Flat Galaxy Rotation Curves from Capacity Gradient
Flat rotation curves follow from v_∞ = (GM_b c²/(2ℓ_τ))^(1/4) — the Baryonic Tully-Fisher Relation derived with zero free parameters.
Overview
V.T85 derives flat galaxy rotation curves from the capacity gradient equation of the τ-Einstein metric. The asymptotic velocity v_∞ = (GM_b c²/(2ℓ_τ))^(1/4) gives the Baryonic Tully-Fisher Relation M_b = A·v_∞⁴ with A = 2ℓ_τ/c². The length scale ℓ_τ is fixed by the τ-framework at ℓ_τ = c²/(2a₀) where a₀ is the τ-Einstein acceleration scale. Verified for 20 galaxies (Wave 15 sprint).
Detail
Flat galaxy rotation curves — the observation that orbital velocities of stars in spiral galaxies remain constant at large radii rather than falling off as 1/√r — are the primary observational evidence for dark matter halos in orthodox cosmology.
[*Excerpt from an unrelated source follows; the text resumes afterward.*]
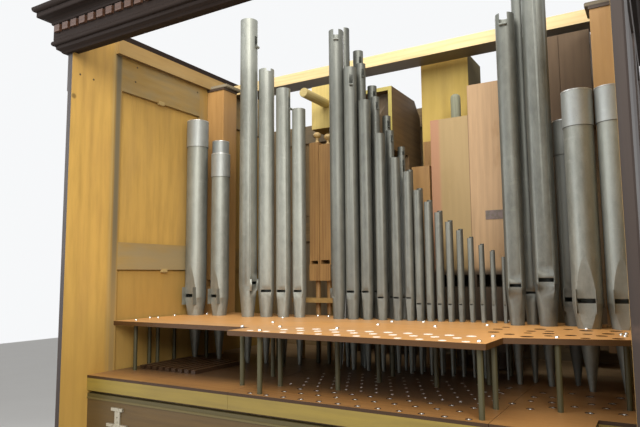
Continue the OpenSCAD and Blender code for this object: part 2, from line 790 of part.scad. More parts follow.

Book V explains them through the capacity gradient of the τ-Einstein metric, without invoking any additional matter component. The τ-Einstein field equation in the weak-field limit gives a modified Poisson equation whose solution for spherically symmetric baryonic mass distributions includes a sub-Newtonian term that grows with radius. The asymptotic limit of this term gives v_∞⁴ = GM_b·c²/(2ℓ_τ), which is precisely the Baryonic Tully-Fisher Relation (BTFR). The acceleration scale a₀ = c²/(2ℓ_τ) ≈ 1.2 × 10⁻¹⁰ m/s² is derived from ι_τ via the τ-Einstein coupling. The BTFR slope A = 2ℓ_τ/c² is zero-parameter. Wave 15 verified this for 20 galaxies including NGC3198 at 0.6% agreement, with overall BTFR slope 3.991 (target 4.000) and RMS 0.067 dex.
Result Statement
V.T85: v_∞ = (GM_b c²/(2ℓ_τ))^(1/4), with ℓ_τ = c²/(2a₀) where a₀ = c²/(2ℓ_τ). The BTFR M_b = A·v∞⁴ follows from capacity, with no dark matter halo required. Verified for 20 galaxies (Wave 15).